Improving civil registration and vital statistics (CRVS) systems across the developing world is critical to ensuring the health of newborns and children, and an important component of the Muskoka Initiative. At the United Nations General Assembly last year, Prime Minister Stephen Harper spoke to the importance of CRVS to achieving our collective MNCH objectives, particularly Millennium Development Goals 4 and 5: reducing child mortality and improving maternal health. Further discussions in this important area will figure prominently at the upcoming Saving Every Woman Every Child: Within Arm's Reach summit, where key partners such as UNICEF will be at the table.

 

Through its Children and Youth Strategy, Canada has championed children's rights and protection. Our efforts are integrated into all areas of Canada's work in developing countries.

 

Saving Every Woman Every Child: Within Arm's Reach summit

Prime Minister Harper is hosting Saving Every Woman Every Child: Within Arm's Reach, an international summit that will shape the future of child and maternal health collaborations in Canada and around the world, from May 28–30, 2014, in Toronto.

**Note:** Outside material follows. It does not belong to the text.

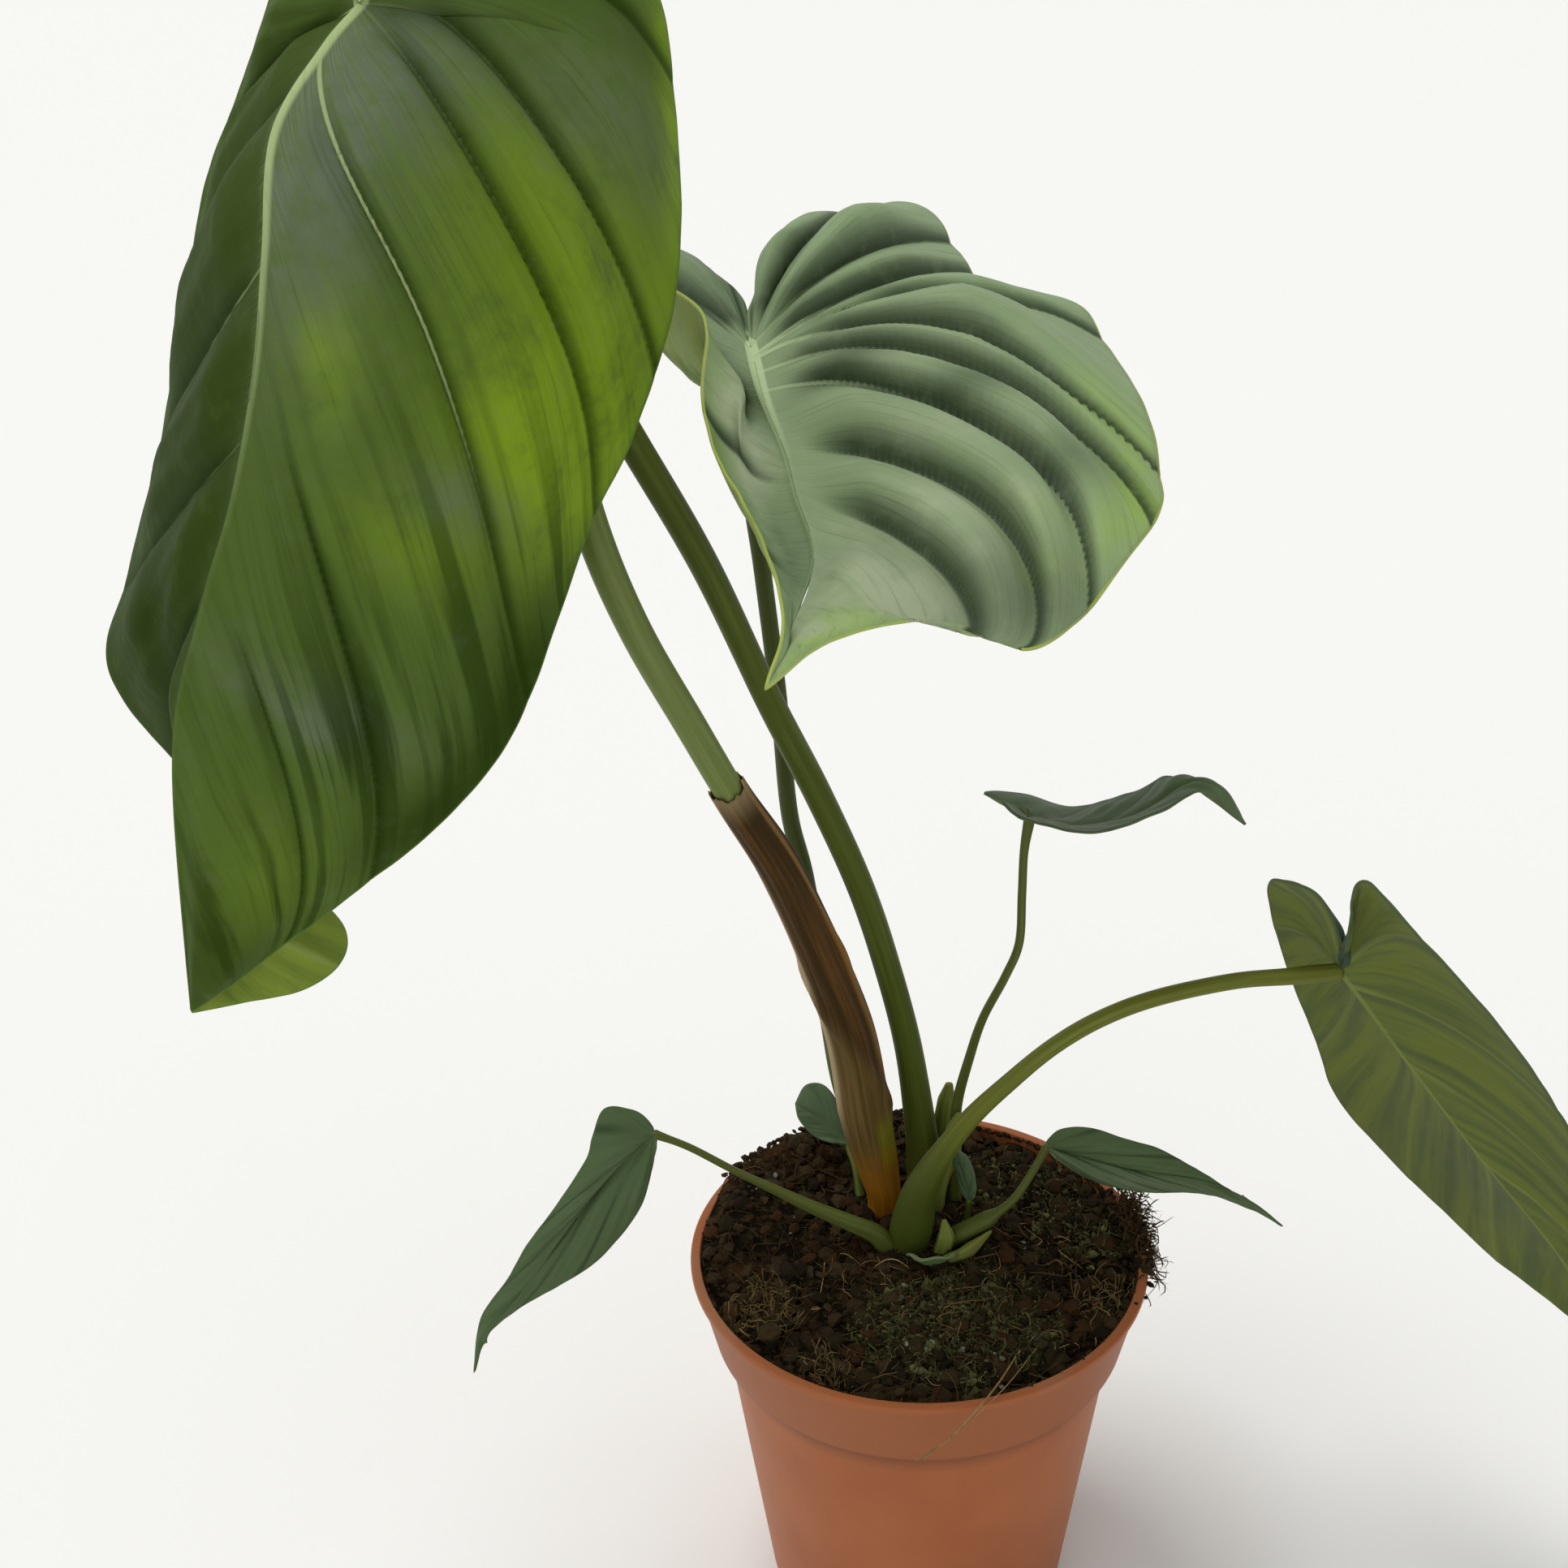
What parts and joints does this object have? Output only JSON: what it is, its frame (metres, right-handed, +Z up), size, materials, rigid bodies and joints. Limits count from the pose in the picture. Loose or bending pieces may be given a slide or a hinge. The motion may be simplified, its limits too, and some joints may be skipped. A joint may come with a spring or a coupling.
{
  "type": "potted philodendron",
  "caption": "Round tapered nursery pot filled with soil, holding a small philodendron with large heart-shaped leaves on upright stalks.",
  "frame": {"origin": "centre of the pot's underside, on the plane it stands on", "axes": "+Z up, the pot's own axis; +Y away from the side that the picture was taken from; +X to its right"},
  "size_m": [0.3633, 0.1871, 0.5308],
  "materials": {
    "pot": "matte terracotta-coloured",
    "soil": "dark damp peat",
    "rootstock": "rough bark",
    "petiole": "smooth, slightly waxy",
    "new_petiole": "smooth, waxy",
    "sheath": "dry and papery",
    "blade": "satin leaf",
    "far_blade": "satin blue-green leaf",
    "young_leaf": "smooth young leaf",
    "bud": "smooth"
  },
  "bodies": {
    "root": {"pot": "pot", "soil": "soil", "rootstock": "rootstock", "brown_sheath": "sheath", "new_petiole": "new_petiole", "rolled_leaf": "young_leaf", "tall_bud": "bud", "short_bud": "bud", "base_leaflet": "far_blade", "front_petiole": "petiole", "front_leaf": "blade", "middle_petiole": "petiole", "middle_leaf": "far_blade", "right_petiole": "petiole", "right_leaf": "far_blade", "upright_petiole": "petiole", "upright_leaf": "far_blade", "left_petiole": "petiole", "left_leaf": "far_blade", "small_right_petiole": "petiole", "small_right_leaf": "far_blade", "back_petiole": "petiole", "back_leaf": "far_blade", "tiny_petiole": "petiole", "tiny_leaf": "far_blade"}
  },
  "joints": []
}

The summit will build on Canada's leadership and chart the way forward for the next phase of coordinated global efforts on maternal, newborn and child health. Participants at the summit will include Canadian and international experts on maternal, newborn and child health representing civil society, business, academia, developed and developing countries, international organizations and global foundations.

The summit will focus on the following three themes:

  • Delivering Results for Mothers and Children – Determining how, collectively, we have successfully delivered results and exploring how innovative technology and operating models are saving lives.
  •  Doing More Together Globally – Pushing new technologies and global partnerships to improve women's and children's health.
  •  Real Action for Women's and Children's Health – Identifying concrete steps that Canada and its partners will take to ensure that mortality rates drop, nutrition improves and more children live to see their fifth birthday.

The themes for the summit were developed in consultation with key Canadian stakeholders.

 

Canada and the Muskoka Initiative on Maternal, Newborn and Child Health

In June 2010, Canada led G-8 and non G-8 leaders to commit $7.3 billion, mobilizing global action to reduce maternal and infant mortality and improve the health of mothers and children in the world's poorest countries through the Muskoka Initiative.

As part of the Muskoka Initiative, Canada committed to providing $1.1 billion in new funding between 2010 and 2015 to help women and children in the world's poorest countries. Canada also announced it would maintain the ongoing spending of $1.75 billion in maternal, newborn and child health programming during the same period, resulting in a total commitment of $2.85 billion.

The Muskoka Initiative succeeded in sparking international attention. In September 2010, during the United Nations Millennium Development Goals Summit, UN Secretary-General Ban Ki-moon launched Every Woman, Every Child, a global movement mobilizing the resources of governments, international organizations, the private sector and civil society aimed at helping the world meet Millennium Development Goals 4 and 5: reducing child mortality and improving maternal health. The goal is to save 16 million lives by 2015.

In September 2013, Prime Minister Stephen Harper, together with Jakaya Kikwete, President of the Republic of Tanzania, co-hosted a UN event entitled Women's and Children's Health: The Unfinished Agenda of the Millennium Development Goals. The event, organized in support of the Every Woman, Every Child initiative, examined ways to accelerate progress on improving maternal, newborn and child health, and reducing the number of preventable deaths.

Canada is on track to meeting its Muskoka commitment, with 80 percent of the funding already disbursed. Under the Muskoka Initiative Partnership Program, Canada supported the efforts of 28 Canadian organizations to reduce maternal, newborn, and child mortality over three years in Haiti, Africa and Asia. Bilateral efforts are focused in Afghanistan, Bangladesh, Ethiopia, Haiti, Malawi, Mali, Mozambique, Nigeria, South Sudan and Tanzania, where maternal and child mortality rates are high. Multilateral and global partners include the Global Fund to Fight AIDS, Tuberculosis and Malaria, the GAVI Alliance, UNICEF, and the World Health Organization.